I spoke with Kristen Labrecque from Saltwater Excursions on Tuesday and she said the morning bite has been slow but is getting better in the afternoon with recent tides.

Labrecque said she has seen lots of whales in the area with occasional orcas. Boaters should be on the watch for commercial nets in the water.



Copper River Chitina Subdistrict will remain open through 11:50 p.m. Sunday. A supplemental harvest of 10 additional sockeye salmon is being allowed for the personal-use dip net salmon fishery during this period. The water level is high but fishing has been productive the last few days. Updated information can be found at

The preliminary schedule is based on the projected daily sonar counts at the Miles Lake sonar and is subject to change based on actual salmon escapement. If actual counts are below the projected counts, fishing time will be reduced. If actual counts are above the projected counts, fishing time will be increased.

There have been no reports of sockeye being caught in the Klutina River or the Gulkana River. Use caution when fishing from the shore -- with the recent high water, the riverbanks could be undercut. With the recent pulse of fish passing the Miles Lake sonar, expect fishing to get better in the coming weeks.

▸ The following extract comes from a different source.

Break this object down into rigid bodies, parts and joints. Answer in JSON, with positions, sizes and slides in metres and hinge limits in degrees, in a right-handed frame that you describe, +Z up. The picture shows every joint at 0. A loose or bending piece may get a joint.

Arctic grayling will be released in stocked lakes in the Lake Louise area next week.

For the best rainbow trout fishing, head out the McCarthy Road to Strelna, Silver, and Sculpin lakes which offer the best opportunities, both in numbers and size of fish.

Silver Lake was stocked with catchable rainbow trout in 2010 and again in 2011. These rainbows are transferred from Summit Lake in the Wrangell Mountains. Silver Lake has walk-in access only, and fishing has been great.

Peanut and Tolsona Mountain lakes are also excellent for rainbow trout, but an ATV is helpful to access them. These two lakes are not readily accessible from the road system but have been stocked in past years and receive little pressure.

Tolsona, Tex Smith, Buffalo, and Ryan lakes were recently stocked with catchable rainbow trout in June.

Most of the stocked lakes in the area are ice-free and will receive catchable sized rainbow or arctic char this month.